What suggested that they do look into that was the discovery by Louis Alvarez, who had worked on the detonating system for the Nagasaki weapon, who I knew from a workshop in the DoD. He and his son Walter Alvarez developed the theory—now quite well confirmed—that the dinosaurs had been wiped out 65 million years ago from an asteroid hitting the Earth which had put so much dust and smoke—dust, primarily, but also created enormous fires—into the atmosphere that the vegetation had been killed off, killing not only the dinosaurs who had been around for millions of years, but essentially every animal larger than a squirrel were all made extinct. That’s why we’re here, by the way. We were allowed to evolve because of the disappearance, the opening up of all these niches. People that we evolved into were not being eaten by predators, and so on. So, good effect. Bad for the dinosaurs, but good for humans over the years. [Sarel], Sagan, and some others; [Turco], [Toun], various—about seven or eight scientists went to work to say what happens to the smoke if it’s lofted into the stratosphere as it would be by a firestorm.

Now, a firestorm is caused by nuclear weapons. It’s not an ordinary fire, even a large-scale one. It’s a fire that burns with so much flammable material in a small space, and with enough space, that it creates a very strong updraft, bringing in winds from the outside into this lower density, lower pressure, creating its own climate, in effect, and acting like a bellows on this fire. So it raises that, as in Tokyo, or Dresden, or Hamburg earlier, to intense degrees; 1500, 1700 degrees Fahrenheit. Burning everything in the vicinity, causing asphalt to burn, metal to melt. Taking all the oxygen out of shelters. That’s what happened to Dresden and Hamburg. In Kurt Vonnegut’s Catch 22, he describes coming out of … I said Catch 22. I meant Slaughterhouse Five. He had been in a slaughterhouse as a prisoner of war in Dresden, when was burning above him. So he was protected by being in this underground. When he and his fellows came out of that, they found a city of total death, devastation of Dresden, this was in, I think, February of 1945, where the people in the shelters were like gingerbread men. He said they had been desiccated by the heat and asphyxiated by the loss of all oxygen from the air.

Shortly after that, LeMay created a firestorm in Tokyo, where people fleeing the shelters where they were suffocating, going into the streets, where many of them were caught in asphalt that was melted and burned like torches in the street. With hurricane winds coming in which snatched—it sounds as though I’m dwelling on details, but actually this is the nature of what happened on a vast scale. Babies were snatched from mothers’ arms into the fire by these winds. They went to the canals which crisscrossed Tokyo, like Venice, to escape the heat, but the canals were boiling. So tens of thousands boiled to death. The pilots under General Power, and over them LeMay, who came into this at low altitude for a variety—mainly to have a higher bomb load of incendiaries, which effected this firestorm—were buffeted by the winds, thrown up hundreds of yards the air by the hurricane winds that were coming. But also, even when they were down at a low altitude, 3000 feet or lower, had to put on their oxygen masks, because they were vomiting from the smell of burning flesh beneath them. And this sickly sweet smell was nauseating them, and they had to put on … they all reported this.

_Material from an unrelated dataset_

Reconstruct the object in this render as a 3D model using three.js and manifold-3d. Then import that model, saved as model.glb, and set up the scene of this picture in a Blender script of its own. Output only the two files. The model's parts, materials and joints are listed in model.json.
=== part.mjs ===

This was reported as a tremendous triumph, reported by LeMay, as bigger than any fire in history; which it was, and he lists all the fires that this was bigger then. And this is before he became head of Strategic Air Command. The point is, he was never able to get a firestorm going again as had happened in Dresden, in Hamburg, in Japan. There were actually a couple small ones that contained—but couldn’t get it.

So the damage to humans before Hiroshima was what McNamara described was only 900,000. When he learned that in, as he reports in the film Fog of War, he said, I thought it was much more than that. We killed 100,000 in Tokyo alone. He had been a staff officer under LeMay at that time. And what he apparently hadn’t appreciated in the history, learning of it, was Tokyo there was a firestorm showing the, you know, intense heat, and not in the others. Not in the others. So they weren’t able to get it.

But with Hiroshima and Nagasaki—and by the way, McNamara said in that LeMay said at the time had we lost the war, you and I would have been tried as war criminals. And McNamara said, and that’s right. By any previous standards, it was a crime. And he said he had found nuclear weapons totally unnecessary, because what we’ve done already without using nuclear weapons already criminal.